Even if the commissioners and administrative staff were not seeking every possible way to reduce expenses for the 2019 and future fiscal years, Lewis continued, he would be undertaking a thorough review of SCAT operations.

As for Route 18: Rob Lewis said he and his staff are working with representatives of the Town of Longboat Key, the Sarasota/Manatee Metropolitan Planning Organization (MPO) and Manatee County staff on alternatives. In fact, he added, County Administrator Lewis had given him approval to test a pilot program this summer if those talks lead to an idea that seems more efficient.

In response, county commissioners talked of the potential for on-demand services, such as one modeled on Uber operations, as an option.

Even two years ago, Commissioner Alan Maio said, he could not have envisioned recommending such a proposal. “But there are jurisdictions that are successfully doing that [and achieving] a very significant reduction in cost.”

Photo courtesy Sarasota County

The subsidy to SCAT from the county’s General Fund — which includes all the property tax revenue the county receives annually — has been growing over the years, Commissioner Michael Moran added. “This transfer [from the General Fund] was in excess of $20 million [for the 2018 fiscal year budget],” Moran emphasized. “This is a lot of money. … Anything that’s creative, entrepreneurial, out of the box [to reduce that transfer],” Moran said, “I’m all ears.”

“I used to talk about Uber as … a joke,” Chair Nancy Detert added. “It’s so much better for the customer,” she continued, to be able to be able to use an on-demand system of transportation.

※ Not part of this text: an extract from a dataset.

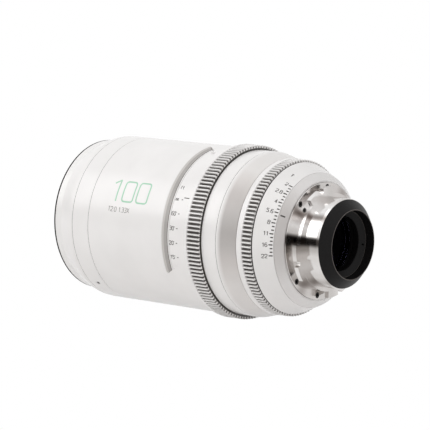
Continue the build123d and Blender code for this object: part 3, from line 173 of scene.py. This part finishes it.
def metal(name, low, high, roughness, stretch, size_mm=0.35):
    """Turned or rolled metal: tone and roughness vary in fine lines left by the tool."""
    made, tree, shader, place = material(name, Metallic=1.0)
    lines = (grain(tree, place, size_mm, 3, stretch), 0)
    stops = [(0.3, low), (0.7, high)]
    add(tree, "ShaderNodeValToRGB", {0: lines}, feeds=(shader, "Base Color"), stops=stops)
    span = {"Value": lines, "To Min": roughness * 0.75, "To Max": roughness * 1.3}
    add(tree, "ShaderNodeMapRange", span, feeds=(shader, "Roughness"))
    scratch = {"Height": lines, "Strength": 0.08, "Distance": 0.002 * MM}
    add(tree, "ShaderNodeBump", scratch, feeds=(shader, "Normal"))
    return made, tree, shader, place


def steel_with_painted_reflections(name, stops):
    """Polished turned steel with a radial sheen, and bright and dark fans painted in as reflections.
    """
    made, tree, shader, place = metal(name, "#e2e0df", "#eceae9", 0.15, (1, 6, 1))
    lines = shader.inputs["Base Color"].links[0].from_node
    # painted reflections: bright and dark fans by angle round the axis, multiplied into the colour
    fans = add(tree, "ShaderNodeValToRGB", {0: (round_axis(tree, place), 0)}, stops=stops)
    fans.color_ramp.interpolation = "EASE"
    both = {0: 1.0, 1: (lines, 0), 2: (fans, 0)}
    add(tree, "ShaderNodeMixRGB", both, feeds=(shader, "Base Color"), blend_type="MULTIPLY")
    shader.inputs["Anisotropic"].default_value = 0.6
    add(tree, "ShaderNodeTangent", feeds=(shader, "Tangent"), direction_type="RADIAL", axis="Y")
    return made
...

Regarding Route 18 on Longboat Key, Commissioner Charles Hines suggested that “it would be interesting” to survey the riders to learn where they live and where they work.

Rob Lewis noted that the average number of daily passengers is 62.

Hines continued, “What can the private sector do to help bring employees [to their places of work]? … I hope we’re looking at all options.”

Lewis responded that he had asked staff “to drill down” to determine where riders board the bus and where they get off. “We’ve now started to get more specific details. … That will help us define a model that perhaps is one we’ve never used before.”

Lewis also explained that neither Route 18 nor any other SCAT routes proposed for elimination could be removed from the schedule before the middle or latter part of the 2019 fiscal year — most likely the summer of 2019. That is because of the necessity of complying with Federal Transit Administration (FTA) requirements.

“We cannot eliminate a route until we’ve gone through the FTA equity analysis,” he added.

During the Jan. 31 budget workshop, the County Commission considered these proposed cuts for SCAT. Image courtesy Sarasota County

Other proposed changes are as follows:

  • Implementing the Sunday schedule on Saturdays.
  • Eliminating Route 13, which serves Venice and south Venice.
  • Eliminating Route 100, which is the express service from the Sarasota-Bradenton International Airport and downtown Sarasota to North Port.
  • Eliminating one heavy-equipment technician and one bus attendant for every six buses taken out of service.
  • Eliminating one operations supervisor for every 20 full-time drivers eliminated.

A slide Rob Lewis showed the board indicated that the earliest the commission would be asked to approve a contract for the necessary consulting work for the equity analysis would be May 23. The project would continue through the summer, he said, with its completion and submission of the results to the FTA anticipated to take place in December.

Then, Lewis continued, staff would expect the FTA to respond no later than March 2019. After county staff members hear from the agency, he indicated, they would wait to adjust or eliminate routes after tourist season, probably in August or September 2019.

Positive start to triennial review

Rob Lewis addresses the County Commission on Jan. 31. File photo

Lewis did have positive news to report to the board as part of his March 23 presentation. “We just finished the first site visit of the triennial review,” which is a federal requirement for transit services, he said. That review, he explained, is a comprehensive audit.

“We had an extremely successful visit” with representatives from the federal government, he continued. “I sat through most of it.”
The woman who led the process, he noted, said that of the 20 areas reviewed, SCAT needs to address just five, and she considered those to be mostly of a technical nature. The consensus after the review, Lewis added, is that SCAT “is a very well-run organization.”

“I think you’ve done a yeoman’s job, jumping in on a category that’s not your category,” Chair Detert told Lewis, referring to his serving as interim SCAT director. Lewis also is the county’s director of community and intergovernmental relations, which includes working for county interests at the legislative level.

“Sometimes it’s good to have fresh, common sense eyes on a problem,” Detert added.

It would be preferable for private enterprise to pay employees better, she continued, so workers could afford vehicles “and take the burden off of us to get ’em to their job.”